One of these services is Transitional Housing. We have been blessed with three spaces to use to shelter and nurture homeless families. Right now, just as in 1920, we are sheltering a single mother with three kids. She is not technically a widow, but is instead a victim of domestic violence who is learning to be a single parent while having to hide herself and her children from her former husband. We are helping her with childcare and transportation in addition to the safe housing we provide to her family.
We know how to make critically important differences in the lives of families and individuals in crisis, we only need the resources to do it. Those resources are not all monetary, we need volunteers, we need in-kind gifts like backpacks for our back-to-school drive, and we need the thoughts and prayers of our entire community.
The vision for the next ten years of Baptist Family’s life begins with expanding our presence in the poorest of jurisdictions throughout Maryland and Delaware. Our focus will continue to be on children in crisis because of abuse and/or neglect; families and individuals in crisis due to financial, emotional and/or relationship issues; and poverty stricken communities.

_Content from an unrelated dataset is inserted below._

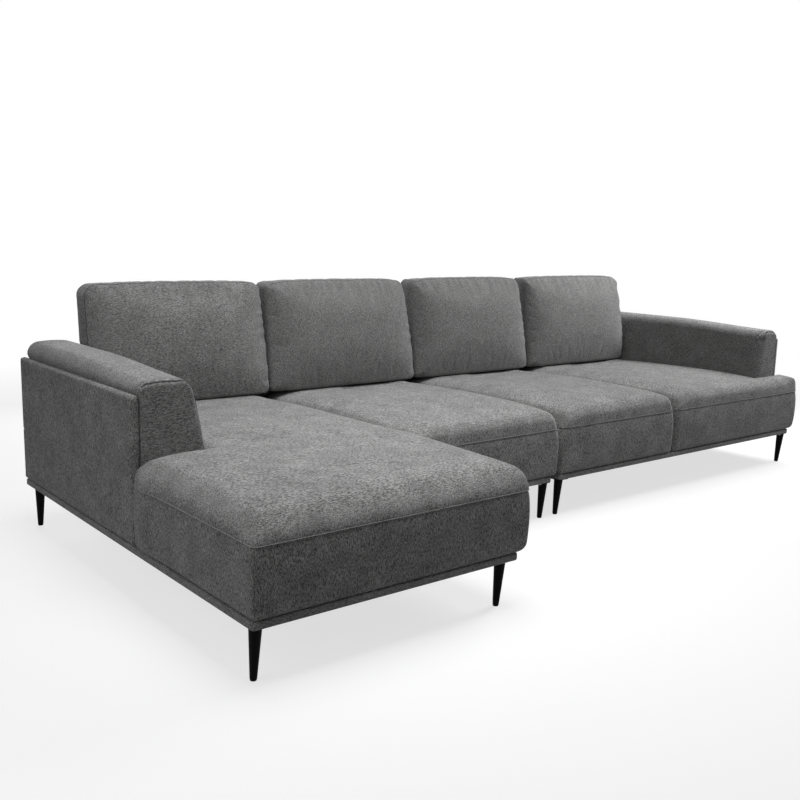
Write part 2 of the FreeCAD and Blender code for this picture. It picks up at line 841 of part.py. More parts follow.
arm_sides = {"left": (at("body_left"), 1), "right": (at("base_right"), -1)}
for side, (outer_x, way) in arm_sides.items():
    front_y_value = at("arm_front")
    rear_y_value = at("back_inner") - at("soft_clearance")
    end_round = at("arm_end_round")
    crown = at("arm_crown")
    profile = (
        (front_y_value, 0.3 * crown),
        (front_y_value + end_round, 0.8 * crown),
        (front_y_value + 4 * end_round, crown),
        (rear_y_value - 4 * end_round, crown),
        (rear_y_value - end_round, 0.8 * crown),
        (rear_y_value, 0.3 * crown),
    )
    pad = Part.makeLoft([arm_section(outer_x, way, y, rise) for y, rise in profile], True, False)
    board = doc.getObject(f"arm_frame_{side}_board").Shape
    pad = pad.cut(board)
    soft_piece(pad, f"arm_pad_{side}")

def pad_top_edge(mid, way):
    return runs_along(way, "x") and near(mid.z, at("back_pad_top"))


# Back pads: the thin upholstered wall that the loose cushions lean on.
for label, low_x, high_x, side in (
    ("back_pad_a", at("left_inner"), at("joint_a_face"), "left"),
    ("back_pad_b", at("joint_b_face"), at("right_inner"), "right"),
):
    wall = slab(
        (low_x, high_x),
        (at("back_pad_front"), at("back_inner")),
        (at("border_top"), at("back_pad_top")),
    )
    upper = [wall.Edges[number - 1] for number in edges_where(wall, pad_top_edge)]
    wall = wall.makeFillet(at("back_pad_radius"), upper)
    outer_x, way = arm_sides[side]
    room = arm_room(outer_x, way, at("soft_clearance"), at("arm_front"), at("body_rear"))
    soft_piece(wall.cut(room), label)


def stations(low_x, high_x):
    """Places across a cushion, each with its share of the drawn-in edge's shape."""
    half = (high_x - low_x) / 2
    middle = (low_x + high_x) / 2
    return [(middle + half * share, abs(share) ** 6) for share in (-1, -0.9, -0.7, -0.3, 0.3, 0.7, 0.9, 1)]


def seat_section(x, front, drop, pull_in):
    """One section of a seat cushion across its depth, front to back."""
    def point(y, z):
        return FreeCAD.Vector(x, y, z)

    low = at("border_top") + at("soft_clearance")
    radius = at("seat_front_round")
    lip = front + at("seat_front_bulge") + pull_in
    rear = at("back_pad_front")
    rest = at("rest_zone_front")
    top = at("seat_top") - drop
    front_top = top - at("seat_front_fall")
    crown_z = (front_top + top) / 2 + at("seat_crown") + at("seat_front_fall") / 2 - drop / 2
    edges = [
        line(point(rear, low), point(lip, low)),
        arc(
            point(lip, low),
            point(lip + radius * 0.16, low + (front_top - low) * 0.64),
            point(lip + radius, front_top),
        ),
        arc(
            point(lip + radius, front_top),
            point((lip + radius + rest) / 2, crown_z),
            point(rest, top),
        ),
        line(point(rest, top), point(rear, top)),
        line(point(rear, top), point(rear, low)),
    ]
    return Part.Wire(edges)


def seat_cushion(label, low_x, high_x, front, core_span_x, core_front, pulled, side):
    """A crowned seat with its foam core, its arm cut-out and its sewn pull."""
    sections = [
        seat_section(x, front, at("seat_edge_drop") * edge, at("seat_drawn_in") * edge)
        for x, edge in stations(low_x, high_x)
    ]
    solid = Part.makeLoft(sections, True, False)
    rest = slab(
        (low_x, high_x),
        (at("rest_zone_front"), at("back_inner")),
        (at("seat_top"), at("seat_top") + at("seat_rise")),
    )
    solid = solid.cut(rest)
    core_top = at("border_top") + at("seat_edge_drop")
    core = slab(core_span_x, (core_front, at("back_pad_front")), (foam_low, core_top))
    solid = solid.fuse(core)
    if side:
        outer_x, way = arm_sides[side]
        room = arm_room(
            outer_x,
            way,
            at("soft_clearance"),
            at("arm_front") - at("soft_clearance"),
            at("body_rear"),
        )
        solid = solid.cut(room)
    if pulled:
        pull_middle = (core_span_x[0] + core_span_x[1]) / 2
        centre = FreeCAD.Vector(
            pull_middle,
            at("pull_line"),
            at("seat_top") + at("pull_radius") - at("pull_depth"),
        )
        solid = solid.cut(Part.makeSphere(at("pull_radius"), centre))
    soft_piece(solid.removeSplitter(), label)


half_gap = at("seat_gap") / 2
ease = at("soft_clearance")
seat_cushion(
    "seat_cushion_chaise",
    at("body_left"),
    at("chaise_right") - half_gap,
    at("chaise_front"),
    (at("left_inner") + ease, at("base_chaise_right") - ease),
    at("chaise_border_inner") + ease,
    False,
    "left",
)
seat_cushion(
    "seat_cushion_second",
    at("chaise_right") + half_gap,
    at("joint_a_face"),
    at("seat_front"),
    (at("chaise_right") + half_gap, at("base_joint_a") - ease),
    at("seat_border_inner") + ease,
    True,
    "",
)
seat_cushion(
    "seat_cushion_third",
    at("joint_b_face"),
    at("third_right") - half_gap,
    at("seat_front"),
    (at("joint_b_inner") + ease, at("third_right") - half_gap),
    at("seat_border_inner") + ease,
    True,
    "",
)
seat_cushion(
    "seat_cushion_end",
    at("third_right") + half_gap,
    at("body_right"),
    at("seat_front"),
    (at("third_right") + half_gap, at("right_inner") - ease),
    at("seat_border_inner") + ease,
    True,
    "right",
)


def cushion_section(x, crown, drop):
    """One leaning section of a back cushion, flat behind and crowned in front."""
    low = at("cushion_bottom")
    lean = at("cushion_lean") / at("cushion_height")

    def point(y, z):
        return FreeCAD.Vector(x, y + lean * (z - low), z)

    rear = at("cushion_rear")
    seam = at("cushion_seam")
    top = at("cushion_top") - drop
    radius = at("cushion_corner_radius")
    back_radius = at("cushion_back_radius")
    edges = [
        line(point(rear, low), point(seam + radius, low)),
        arc(
            point(seam + radius, low),
            point(seam + radius * round_share, low + radius * round_share),
            point(seam, low + radius),
        ),
        arc(point(seam, low + radius), point(seam - crown, (low + top) / 2), point(seam, top - radius)),
        arc(
            point(seam, top - radius),
            point(seam + radius * round_share, top - radius * round_share),
            point(seam + radius, top),
        ),
        arc(
            point(seam + radius, top),
            point((seam + radius + rear - back_radius) / 2, top + at("cushion_top_crown")),
            point(rear - back_radius, top),
        ),
        arc(
            point(rear - back_radius, top),
            point(rear - back_radius * round_share, top - back_radius * round_share),
            point(rear, top - back_radius),
        ),
        line(point(rear, top - back_radius), point(rear, low)),
    ]
    return Part.Wire(edges)


def back_cushion(label, low_x, high_x, side):
    """A loose back cushion with a crowned face and lower outer corners."""
    swell = at("cushion_crown") - at("cushion_edge_crown")
    sections = [
        cushion_section(x, at("cushion_edge_crown") + swell * (1 - edge), at("cushion_side_drop") * edge)
        for x, edge in stations(low_x, high_x)
    ]
    solid = Part.makeLoft(sections, True, False)
    if side:
        outer_x, way = arm_sides[side]
        room = arm_room(outer_x, way, ease, at("arm_front"), at("body_rear"))
        solid = solid.cut(room)
    soft_piece(solid, label)


half_cushion_gap = at("cushion_gap") / 2
arm_shoulder = arm_inner_distance(slant_top_z) + at("cushion_arm_overlap")
back_cushion(
    "back_cushion_chaise",
    at("body_left") + arm_shoulder,
    at("chaise_right") - half_cushion_gap,
    "left",
)
back_cushion(
    "back_cushion_second",
    at("chaise_right") + half_cushion_gap,
    at("joint_a_face") - half_cushion_gap / 2,
    "",
)
back_cushion(
    "back_cushion_third",
    at("joint_b_face") + half_cushion_gap / 2,
    at("third_right") - half_cushion_gap,
    "",
)
back_cushion(
    "back_cushion_end",
    at("third_right") + half_cushion_gap,
    at("base_right") - arm_shoulder,
    "right",
)

doc.recompute()
for item in doc.Objects:
    if "Invalid" in item.State or "Error" in item.State:
        raise RuntimeError(f"{item.Label} did not build: {item.State}")
for node in nodes:
    if node.Shape.isNull() or not node.Shape.isValid():
        raise RuntimeError(f"{node.Label} has no valid shape")

os.makedirs("parts", exist_ok=True)
for node in nodes:
    node.Shape.exportStep(f"parts/{node.Label}.step")
    print(node.Label, len(node.Shape.Solids), round(node.Shape.Volume / 1000, 1))
print(len(nodes), "nodes")
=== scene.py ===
import bpy
import math
import numpy as np
from mathutils import Matrix, Vector


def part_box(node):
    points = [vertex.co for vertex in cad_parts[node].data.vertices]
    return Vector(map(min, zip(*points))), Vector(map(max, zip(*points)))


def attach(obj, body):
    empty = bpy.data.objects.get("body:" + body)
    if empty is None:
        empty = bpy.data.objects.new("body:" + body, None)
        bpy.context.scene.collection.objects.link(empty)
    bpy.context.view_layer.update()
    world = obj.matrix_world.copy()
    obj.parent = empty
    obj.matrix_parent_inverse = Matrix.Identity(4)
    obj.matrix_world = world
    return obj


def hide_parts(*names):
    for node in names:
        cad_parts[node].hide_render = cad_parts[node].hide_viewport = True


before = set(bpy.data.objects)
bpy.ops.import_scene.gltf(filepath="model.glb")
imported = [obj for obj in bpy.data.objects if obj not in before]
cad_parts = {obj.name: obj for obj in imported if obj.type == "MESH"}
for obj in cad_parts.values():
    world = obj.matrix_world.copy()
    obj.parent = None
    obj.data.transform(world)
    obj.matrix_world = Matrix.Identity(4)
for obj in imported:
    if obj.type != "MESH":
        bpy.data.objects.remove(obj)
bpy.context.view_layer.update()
bpy.ops.object.select_all(action="DESELECT")
scene = bpy.context.scene
scene.view_settings.view_transform = "Standard"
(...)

Services will include out of home care for children who cannot live with their parents; in home supports like the Helpline, material assistance, counseling and transitional housing; and collaboration with other formal and informal resources in poverty stricken communities to bring about permanent solutions to the issues they face. Partnerships with churches and public and private community groups who support and participate in helping “orphans and windows in their distress” will be established wherever possible.